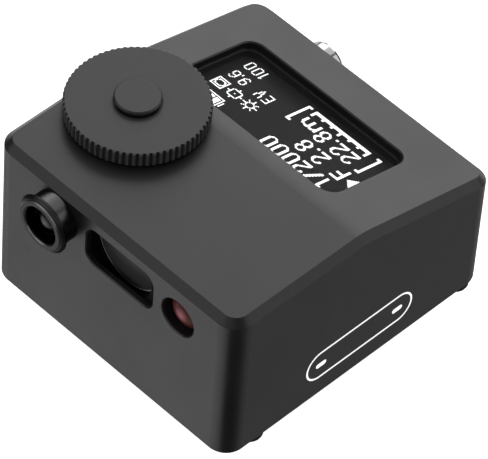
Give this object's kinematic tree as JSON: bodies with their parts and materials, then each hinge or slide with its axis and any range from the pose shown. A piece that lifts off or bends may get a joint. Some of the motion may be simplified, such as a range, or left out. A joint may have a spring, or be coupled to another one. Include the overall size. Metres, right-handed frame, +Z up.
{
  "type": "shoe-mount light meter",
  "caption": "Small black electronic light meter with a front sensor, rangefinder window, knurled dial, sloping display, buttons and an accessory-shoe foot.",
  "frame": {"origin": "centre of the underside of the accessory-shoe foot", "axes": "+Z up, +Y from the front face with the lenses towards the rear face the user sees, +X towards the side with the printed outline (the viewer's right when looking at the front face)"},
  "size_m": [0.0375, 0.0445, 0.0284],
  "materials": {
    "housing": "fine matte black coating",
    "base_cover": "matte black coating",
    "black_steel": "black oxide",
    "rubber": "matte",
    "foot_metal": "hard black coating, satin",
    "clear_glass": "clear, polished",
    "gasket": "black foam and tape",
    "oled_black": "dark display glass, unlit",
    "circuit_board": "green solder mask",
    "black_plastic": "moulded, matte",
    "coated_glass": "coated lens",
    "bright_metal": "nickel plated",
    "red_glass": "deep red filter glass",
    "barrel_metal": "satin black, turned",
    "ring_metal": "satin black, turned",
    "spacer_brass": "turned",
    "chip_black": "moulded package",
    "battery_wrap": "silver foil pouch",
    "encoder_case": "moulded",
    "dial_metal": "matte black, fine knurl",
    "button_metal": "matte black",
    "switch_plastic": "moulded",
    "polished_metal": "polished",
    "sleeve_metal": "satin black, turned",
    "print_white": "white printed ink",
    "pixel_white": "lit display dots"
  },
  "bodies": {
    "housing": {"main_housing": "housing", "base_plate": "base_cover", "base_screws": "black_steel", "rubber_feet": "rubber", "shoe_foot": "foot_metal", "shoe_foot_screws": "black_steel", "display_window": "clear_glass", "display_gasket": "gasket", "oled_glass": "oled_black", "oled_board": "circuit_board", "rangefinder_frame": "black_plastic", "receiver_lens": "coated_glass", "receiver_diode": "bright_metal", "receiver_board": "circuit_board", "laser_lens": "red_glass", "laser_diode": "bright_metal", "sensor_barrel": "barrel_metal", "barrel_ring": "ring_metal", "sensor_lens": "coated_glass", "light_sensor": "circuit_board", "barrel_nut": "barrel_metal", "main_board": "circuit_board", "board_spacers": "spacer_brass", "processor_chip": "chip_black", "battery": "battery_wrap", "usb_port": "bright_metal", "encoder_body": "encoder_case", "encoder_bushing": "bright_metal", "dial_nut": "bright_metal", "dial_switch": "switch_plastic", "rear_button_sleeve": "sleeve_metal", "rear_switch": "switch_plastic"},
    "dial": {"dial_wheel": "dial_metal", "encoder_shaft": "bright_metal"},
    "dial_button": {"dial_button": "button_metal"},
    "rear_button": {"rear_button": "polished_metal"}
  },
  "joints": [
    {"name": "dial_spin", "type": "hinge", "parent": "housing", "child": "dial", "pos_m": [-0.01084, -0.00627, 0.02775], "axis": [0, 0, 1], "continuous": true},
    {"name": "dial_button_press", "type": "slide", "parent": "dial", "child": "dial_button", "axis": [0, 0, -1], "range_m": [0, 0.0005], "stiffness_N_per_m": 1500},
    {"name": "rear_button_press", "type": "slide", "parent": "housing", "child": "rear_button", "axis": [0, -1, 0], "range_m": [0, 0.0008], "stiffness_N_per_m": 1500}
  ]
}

What is expected: Every line of the material must be returned exactly as it appears.

Reply to the task:
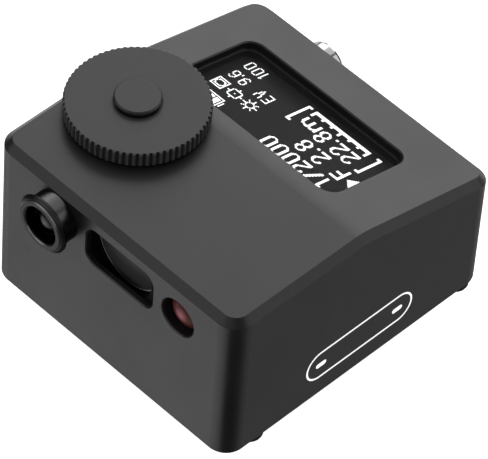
Give this object's kinematic tree as JSON: bodies with their parts and materials, then each hinge or slide with its axis and any range from the pose shown. A piece that lifts off or bends may get a joint. Some of the motion may be simplified, such as a range, or left out. A joint may have a spring, or be coupled to another one. Include the overall size. Metres, right-handed frame, +Z up.
{
  "type": "shoe-mount light meter",
  "caption": "Small black electronic light meter with a front sensor, rangefinder window, knurled dial, sloping display, buttons and an accessory-shoe foot.",
  "frame": {"origin": "centre of the underside of the accessory-shoe foot", "axes": "+Z up, +Y from the front face with the lenses towards the rear face the user sees, +X towards the side with the printed outline (the viewer's right when looking at the front face)"},
  "size_m": [0.0375, 0.0445, 0.0284],
  "materials": {
    "housing": "fine matte black coating",
    "base_cover": "matte black coating",
    "black_steel": "black oxide",
    "rubber": "matte",
    "foot_metal": "hard black coating, satin",
    "clear_glass": "clear, polished",
    "gasket": "black foam and tape",
    "oled_black": "dark display glass, unlit",
    "circuit_board": "green solder mask",
    "black_plastic": "moulded, matte",
    "coated_glass": "coated lens",
    "bright_metal": "nickel plated",
    "red_glass": "deep red filter glass",
    "barrel_metal": "satin black, turned",
    "ring_metal": "satin black, turned",
    "spacer_brass": "turned",
    "chip_black": "moulded package",
    "battery_wrap": "silver foil pouch",
    "encoder_case": "moulded",
    "dial_metal": "matte black, fine knurl",
    "button_metal": "matte black",
    "switch_plastic": "moulded",
    "polished_metal": "polished",
    "sleeve_metal": "satin black, turned",
    "print_white": "white printed ink",
    "pixel_white": "lit display dots"
  },
  "bodies": {
    "housing": {"main_housing": "housing", "base_plate": "base_cover", "base_screws": "black_steel", "rubber_feet": "rubber", "shoe_foot": "foot_metal", "shoe_foot_screws": "black_steel", "display_window": "clear_glass", "display_gasket": "gasket", "oled_glass": "oled_black", "oled_board": "circuit_board", "rangefinder_frame": "black_plastic", "receiver_lens": "coated_glass", "receiver_diode": "bright_metal", "receiver_board": "circuit_board", "laser_lens": "red_glass", "laser_diode": "bright_metal", "sensor_barrel": "barrel_metal", "barrel_ring": "ring_metal", "sensor_lens": "coated_glass", "light_sensor": "circuit_board", "barrel_nut": "barrel_metal", "main_board": "circuit_board", "board_spacers": "spacer_brass", "processor_chip": "chip_black", "battery": "battery_wrap", "usb_port": "bright_metal", "encoder_body": "encoder_case", "encoder_bushing": "bright_metal", "dial_nut": "bright_metal", "dial_switch": "switch_plastic", "rear_button_sleeve": "sleeve_metal", "rear_switch": "switch_plastic"},
    "dial": {"dial_wheel": "dial_metal", "encoder_shaft": "bright_metal"},
    "dial_button": {"dial_button": "button_metal"},
    "rear_button": {"rear_button": "polished_metal"}
  },
  "joints": [
    {"name": "dial_spin", "type": "hinge", "parent": "housing", "child": "dial", "pos_m": [-0.01084, -0.00627, 0.02775], "axis": [0, 0, 1], "continuous": true},
    {"name": "dial_button_press", "type": "slide", "parent": "dial", "child": "dial_button", "axis": [0, 0, -1], "range_m": [0, 0.0005], "stiffness_N_per_m": 1500},
    {"name": "rear_button_press", "type": "slide", "parent": "housing", "child": "rear_button", "axis": [0, -1, 0], "range_m": [0, 0.0008], "stiffness_N_per_m": 1500}
  ]
}